Uitwerkingsmogelijkheid bestemmingsplan niet baseren op stedenbouwkundig plan
Indien een uitwerkingsmogelijkheid is opgenomen in een bestemmingsplan, dan dienen de uitwerkingsregels ‘voldoende bepaald’ te zijn. Dit houdt kortweg in dat op voorhand duidelijk moet zijn onder welke voorwaarden de bestemming uitgewerkt kan worden. Er mogen geen onduidelijke uitwerkingsbepalingen in staan.
In een uitspraak van 6 juni 2012 (no. 201110671/1/R1) komt deze problematiek aan de orde. De raad had een uitwerkingsmogelijkheid bestemmingsplan opgenomen voor de bestemming ‘Woongebied – uit te werken’. Eén van de uitwerkingsregels gaf aan dat de uitwerking zal plaatsvinden op basis van het stedenbouwkundige plan.
De eigenaar van een nabij gelegen stoeterij stelde in beroep dat het bestemmingsplan ten onrechte binnen 100 m van zijn stoeterij woningbouw mogelijk maakt.

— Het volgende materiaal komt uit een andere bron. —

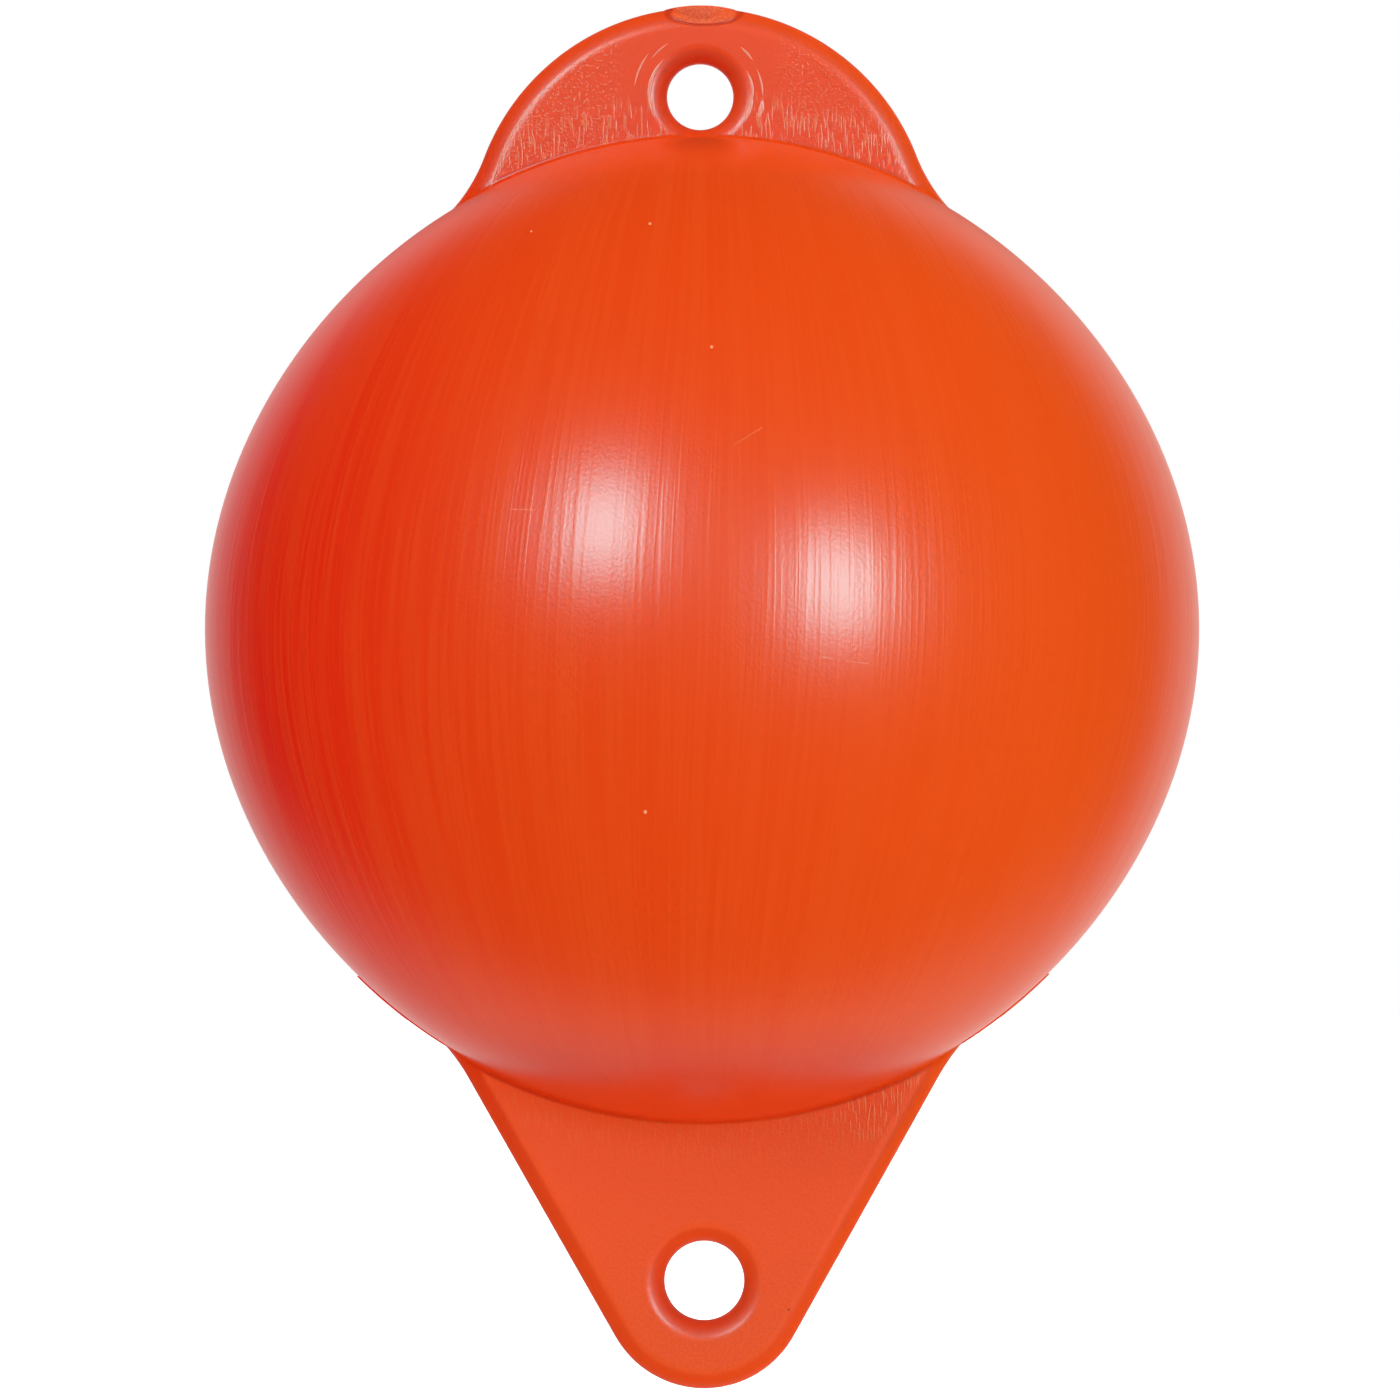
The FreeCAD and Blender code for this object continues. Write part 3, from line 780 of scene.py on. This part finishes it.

Hij vreesde dat voortzetting van het gebruik van de stoeterij in strijd zal zijn met de afstandsnormen uit de milieuwetgeving. De raad stelde zich op het standpunt dat de uitwerking van voornoemde bestemming zal plaatsvinden op basis van het stedenbouwkundige plan. In dit plan zijn binnen 100 m van de stoeterij geen woningen, maar water en groen voorzien, aldus de raad.
De Afdeling overweegt dat tussen een geurgevoelige object en de stoeterij tenminste 100 m in acht moet worden genomen op basis van de Wet geurhinder en veehouderij. Reeds hierom komt aan het uitsluiten van woningbouw binnen een afstand van 100 m van de stoeterij van appellant een belangrijk gewicht toe. Onder deze omstandigheden was de raad naar het oordeel van de Afdeling uit een oogpunt van rechtszekerheid gehouden te voorzien in een uitwerkingsregel waarin voormelde afstand is neergelegd. De uitwerkingsregel in het bestemmingsplan biedt volgens de Afdeling onvoldoende waarborgen nu niet valt uit te sluiten dat het college van b&w het stedenbouwkundige plan wijzigt en daarvan op detailniveau zal afwijken.